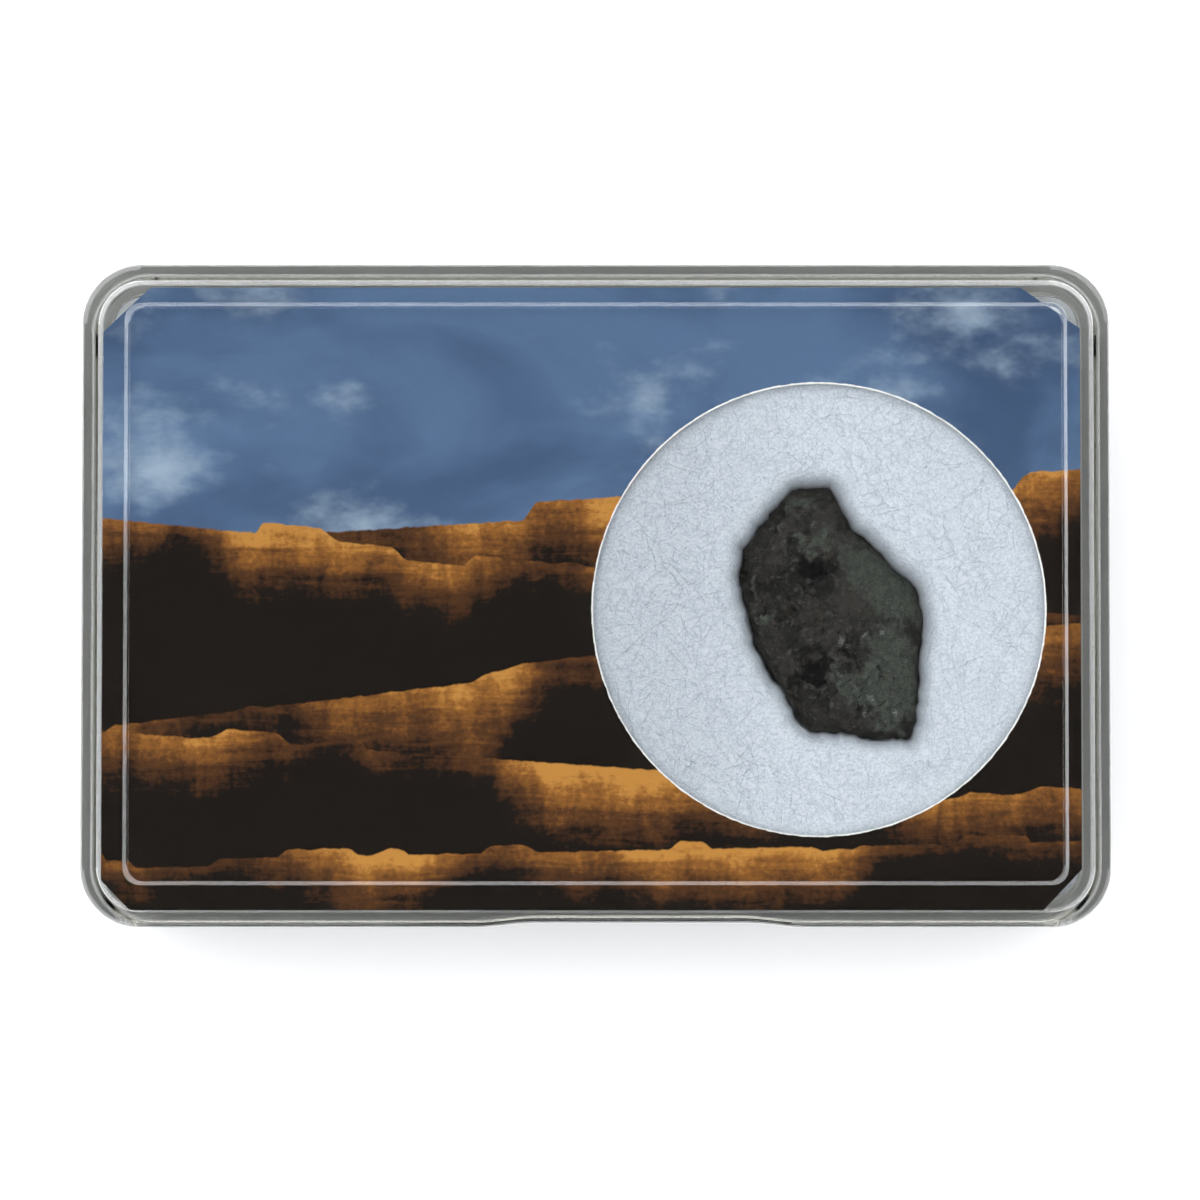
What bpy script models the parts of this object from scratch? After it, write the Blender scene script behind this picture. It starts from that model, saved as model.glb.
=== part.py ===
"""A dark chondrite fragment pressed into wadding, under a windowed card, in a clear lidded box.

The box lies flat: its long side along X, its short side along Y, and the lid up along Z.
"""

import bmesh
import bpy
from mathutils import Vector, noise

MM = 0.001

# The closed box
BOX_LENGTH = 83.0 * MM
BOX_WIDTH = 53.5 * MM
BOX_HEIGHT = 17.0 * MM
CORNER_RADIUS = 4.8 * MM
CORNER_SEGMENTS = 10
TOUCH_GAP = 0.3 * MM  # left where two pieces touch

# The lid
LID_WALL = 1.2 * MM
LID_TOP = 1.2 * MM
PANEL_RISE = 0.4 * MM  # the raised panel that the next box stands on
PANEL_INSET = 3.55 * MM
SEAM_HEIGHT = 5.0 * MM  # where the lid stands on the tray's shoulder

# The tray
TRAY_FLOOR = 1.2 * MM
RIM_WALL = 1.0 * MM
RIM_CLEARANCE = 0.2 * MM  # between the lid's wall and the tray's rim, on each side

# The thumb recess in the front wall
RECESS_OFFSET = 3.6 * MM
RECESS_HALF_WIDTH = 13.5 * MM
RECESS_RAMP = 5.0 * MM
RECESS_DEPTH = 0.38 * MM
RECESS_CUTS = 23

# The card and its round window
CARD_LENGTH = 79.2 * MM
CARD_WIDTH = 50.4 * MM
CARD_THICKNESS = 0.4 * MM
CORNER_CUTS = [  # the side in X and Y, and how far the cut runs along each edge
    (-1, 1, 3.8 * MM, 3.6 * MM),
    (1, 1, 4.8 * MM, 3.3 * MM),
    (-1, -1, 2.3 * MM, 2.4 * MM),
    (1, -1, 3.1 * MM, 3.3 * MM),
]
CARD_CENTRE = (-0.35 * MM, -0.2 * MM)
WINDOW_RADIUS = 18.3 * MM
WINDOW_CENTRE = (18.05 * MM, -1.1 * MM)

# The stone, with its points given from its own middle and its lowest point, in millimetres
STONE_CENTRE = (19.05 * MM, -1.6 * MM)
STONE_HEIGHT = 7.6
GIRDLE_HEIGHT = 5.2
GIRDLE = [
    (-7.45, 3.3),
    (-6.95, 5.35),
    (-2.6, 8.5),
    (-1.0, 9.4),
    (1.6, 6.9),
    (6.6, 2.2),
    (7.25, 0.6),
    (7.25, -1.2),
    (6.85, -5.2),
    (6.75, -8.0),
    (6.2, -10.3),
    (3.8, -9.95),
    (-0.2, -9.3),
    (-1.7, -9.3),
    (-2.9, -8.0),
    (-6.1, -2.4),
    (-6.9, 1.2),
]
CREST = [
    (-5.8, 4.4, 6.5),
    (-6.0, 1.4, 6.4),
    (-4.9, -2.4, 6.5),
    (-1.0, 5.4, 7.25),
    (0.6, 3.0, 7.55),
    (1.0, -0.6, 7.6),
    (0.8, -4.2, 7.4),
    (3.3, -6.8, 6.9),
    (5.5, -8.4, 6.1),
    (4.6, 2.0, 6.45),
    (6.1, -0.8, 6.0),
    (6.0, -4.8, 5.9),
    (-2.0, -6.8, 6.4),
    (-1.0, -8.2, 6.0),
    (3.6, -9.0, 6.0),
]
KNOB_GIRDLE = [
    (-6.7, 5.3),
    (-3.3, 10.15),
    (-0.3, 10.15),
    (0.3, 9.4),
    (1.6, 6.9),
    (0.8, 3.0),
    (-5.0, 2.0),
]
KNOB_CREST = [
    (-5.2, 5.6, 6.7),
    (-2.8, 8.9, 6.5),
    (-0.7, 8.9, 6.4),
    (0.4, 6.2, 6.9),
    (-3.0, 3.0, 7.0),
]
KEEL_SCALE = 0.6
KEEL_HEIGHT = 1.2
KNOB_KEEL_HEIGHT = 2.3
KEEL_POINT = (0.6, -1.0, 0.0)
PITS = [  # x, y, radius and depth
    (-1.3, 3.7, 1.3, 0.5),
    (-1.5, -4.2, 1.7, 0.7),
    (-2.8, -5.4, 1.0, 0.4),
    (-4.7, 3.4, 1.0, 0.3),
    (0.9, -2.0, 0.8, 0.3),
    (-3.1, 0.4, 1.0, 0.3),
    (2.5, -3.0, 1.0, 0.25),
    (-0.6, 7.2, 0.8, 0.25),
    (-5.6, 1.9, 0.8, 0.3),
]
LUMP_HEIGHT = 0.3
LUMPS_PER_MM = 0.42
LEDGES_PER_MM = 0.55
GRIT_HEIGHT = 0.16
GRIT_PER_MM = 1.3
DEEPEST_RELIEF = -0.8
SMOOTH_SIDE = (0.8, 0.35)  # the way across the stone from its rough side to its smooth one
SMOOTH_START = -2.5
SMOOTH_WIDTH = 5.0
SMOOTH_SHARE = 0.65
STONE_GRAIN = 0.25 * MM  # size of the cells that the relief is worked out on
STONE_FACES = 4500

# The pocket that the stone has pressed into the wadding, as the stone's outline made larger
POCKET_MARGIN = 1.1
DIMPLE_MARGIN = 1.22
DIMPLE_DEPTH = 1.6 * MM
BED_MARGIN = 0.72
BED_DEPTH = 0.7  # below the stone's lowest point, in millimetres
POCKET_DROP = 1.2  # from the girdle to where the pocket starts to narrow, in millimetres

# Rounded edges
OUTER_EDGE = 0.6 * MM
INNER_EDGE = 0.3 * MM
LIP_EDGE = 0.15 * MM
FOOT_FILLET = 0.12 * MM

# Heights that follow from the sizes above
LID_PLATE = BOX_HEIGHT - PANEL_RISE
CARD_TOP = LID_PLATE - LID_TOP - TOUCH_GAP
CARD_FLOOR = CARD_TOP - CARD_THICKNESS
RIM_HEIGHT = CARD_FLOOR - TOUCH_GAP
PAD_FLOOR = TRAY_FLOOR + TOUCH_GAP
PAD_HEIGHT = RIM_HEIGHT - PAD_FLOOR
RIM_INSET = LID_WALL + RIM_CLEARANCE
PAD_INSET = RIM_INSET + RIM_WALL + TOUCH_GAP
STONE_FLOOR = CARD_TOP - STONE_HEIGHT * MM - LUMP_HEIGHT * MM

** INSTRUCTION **
Repeat the data above exactly.

** ANSWER **
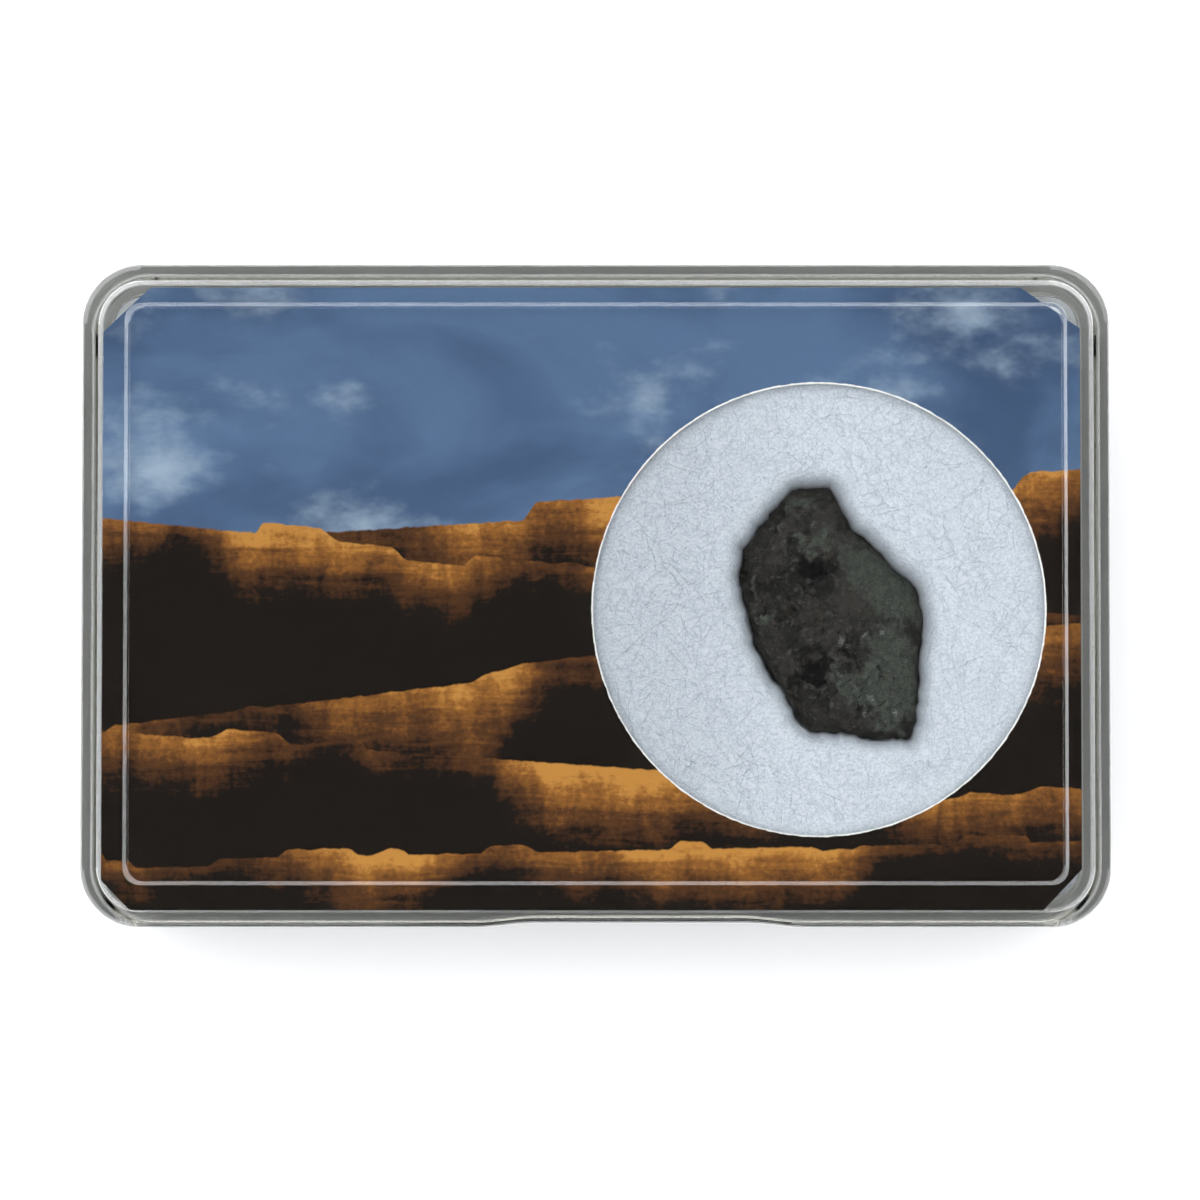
What bpy script models the parts of this object from scratch? After it, write the Blender scene script behind this picture. It starts from that model, saved as model.glb.
=== part.py ===
"""A dark chondrite fragment pressed into wadding, under a windowed card, in a clear lidded box.

The box lies flat: its long side along X, its short side along Y, and the lid up along Z.
"""

import bmesh
import bpy
from mathutils import Vector, noise

MM = 0.001

# The closed box
BOX_LENGTH = 83.0 * MM
BOX_WIDTH = 53.5 * MM
BOX_HEIGHT = 17.0 * MM
CORNER_RADIUS = 4.8 * MM
CORNER_SEGMENTS = 10
TOUCH_GAP = 0.3 * MM  # left where two pieces touch

# The lid
LID_WALL = 1.2 * MM
LID_TOP = 1.2 * MM
PANEL_RISE = 0.4 * MM  # the raised panel that the next box stands on
PANEL_INSET = 3.55 * MM
SEAM_HEIGHT = 5.0 * MM  # where the lid stands on the tray's shoulder

# The tray
TRAY_FLOOR = 1.2 * MM
RIM_WALL = 1.0 * MM
RIM_CLEARANCE = 0.2 * MM  # between the lid's wall and the tray's rim, on each side

# The thumb recess in the front wall
RECESS_OFFSET = 3.6 * MM
RECESS_HALF_WIDTH = 13.5 * MM
RECESS_RAMP = 5.0 * MM
RECESS_DEPTH = 0.38 * MM
RECESS_CUTS = 23

# The card and its round window
CARD_LENGTH = 79.2 * MM
CARD_WIDTH = 50.4 * MM
CARD_THICKNESS = 0.4 * MM
CORNER_CUTS = [  # the side in X and Y, and how far the cut runs along each edge
    (-1, 1, 3.8 * MM, 3.6 * MM),
    (1, 1, 4.8 * MM, 3.3 * MM),
    (-1, -1, 2.3 * MM, 2.4 * MM),
    (1, -1, 3.1 * MM, 3.3 * MM),
]
CARD_CENTRE = (-0.35 * MM, -0.2 * MM)
WINDOW_RADIUS = 18.3 * MM
WINDOW_CENTRE = (18.05 * MM, -1.1 * MM)

# The stone, with its points given from its own middle and its lowest point, in millimetres
STONE_CENTRE = (19.05 * MM, -1.6 * MM)
STONE_HEIGHT = 7.6
GIRDLE_HEIGHT = 5.2
GIRDLE = [
    (-7.45, 3.3),
    (-6.95, 5.35),
    (-2.6, 8.5),
    (-1.0, 9.4),
    (1.6, 6.9),
    (6.6, 2.2),
    (7.25, 0.6),
    (7.25, -1.2),
    (6.85, -5.2),
    (6.75, -8.0),
    (6.2, -10.3),
    (3.8, -9.95),
    (-0.2, -9.3),
    (-1.7, -9.3),
    (-2.9, -8.0),
    (-6.1, -2.4),
    (-6.9, 1.2),
]
CREST = [
    (-5.8, 4.4, 6.5),
    (-6.0, 1.4, 6.4),
    (-4.9, -2.4, 6.5),
    (-1.0, 5.4, 7.25),
    (0.6, 3.0, 7.55),
    (1.0, -0.6, 7.6),
    (0.8, -4.2, 7.4),
    (3.3, -6.8, 6.9),
    (5.5, -8.4, 6.1),
    (4.6, 2.0, 6.45),
    (6.1, -0.8, 6.0),
    (6.0, -4.8, 5.9),
    (-2.0, -6.8, 6.4),
    (-1.0, -8.2, 6.0),
    (3.6, -9.0, 6.0),
]
KNOB_GIRDLE = [
    (-6.7, 5.3),
    (-3.3, 10.15),
    (-0.3, 10.15),
    (0.3, 9.4),
    (1.6, 6.9),
    (0.8, 3.0),
    (-5.0, 2.0),
]
KNOB_CREST = [
    (-5.2, 5.6, 6.7),
    (-2.8, 8.9, 6.5),
    (-0.7, 8.9, 6.4),
    (0.4, 6.2, 6.9),
    (-3.0, 3.0, 7.0),
]
KEEL_SCALE = 0.6
KEEL_HEIGHT = 1.2
KNOB_KEEL_HEIGHT = 2.3
KEEL_POINT = (0.6, -1.0, 0.0)
PITS = [  # x, y, radius and depth
    (-1.3, 3.7, 1.3, 0.5),
    (-1.5, -4.2, 1.7, 0.7),
    (-2.8, -5.4, 1.0, 0.4),
    (-4.7, 3.4, 1.0, 0.3),
    (0.9, -2.0, 0.8, 0.3),
    (-3.1, 0.4, 1.0, 0.3),
    (2.5, -3.0, 1.0, 0.25),
    (-0.6, 7.2, 0.8, 0.25),
    (-5.6, 1.9, 0.8, 0.3),
]
LUMP_HEIGHT = 0.3
LUMPS_PER_MM = 0.42
LEDGES_PER_MM = 0.55
GRIT_HEIGHT = 0.16
GRIT_PER_MM = 1.3
DEEPEST_RELIEF = -0.8
SMOOTH_SIDE = (0.8, 0.35)  # the way across the stone from its rough side to its smooth one
SMOOTH_START = -2.5
SMOOTH_WIDTH = 5.0
SMOOTH_SHARE = 0.65
STONE_GRAIN = 0.25 * MM  # size of the cells that the relief is worked out on
STONE_FACES = 4500

# The pocket that the stone has pressed into the wadding, as the stone's outline made larger
POCKET_MARGIN = 1.1
DIMPLE_MARGIN = 1.22
DIMPLE_DEPTH = 1.6 * MM
BED_MARGIN = 0.72
BED_DEPTH = 0.7  # below the stone's lowest point, in millimetres
POCKET_DROP = 1.2  # from the girdle to where the pocket starts to narrow, in millimetres

# Rounded edges
OUTER_EDGE = 0.6 * MM
INNER_EDGE = 0.3 * MM
LIP_EDGE = 0.15 * MM
FOOT_FILLET = 0.12 * MM

# Heights that follow from the sizes above
LID_PLATE = BOX_HEIGHT - PANEL_RISE
CARD_TOP = LID_PLATE - LID_TOP - TOUCH_GAP
CARD_FLOOR = CARD_TOP - CARD_THICKNESS
RIM_HEIGHT = CARD_FLOOR - TOUCH_GAP
PAD_FLOOR = TRAY_FLOOR + TOUCH_GAP
PAD_HEIGHT = RIM_HEIGHT - PAD_FLOOR
RIM_INSET = LID_WALL + RIM_CLEARANCE
PAD_INSET = RIM_INSET + RIM_WALL + TOUCH_GAP
STONE_FLOOR = CARD_TOP - STONE_HEIGHT * MM - LUMP_HEIGHT * MM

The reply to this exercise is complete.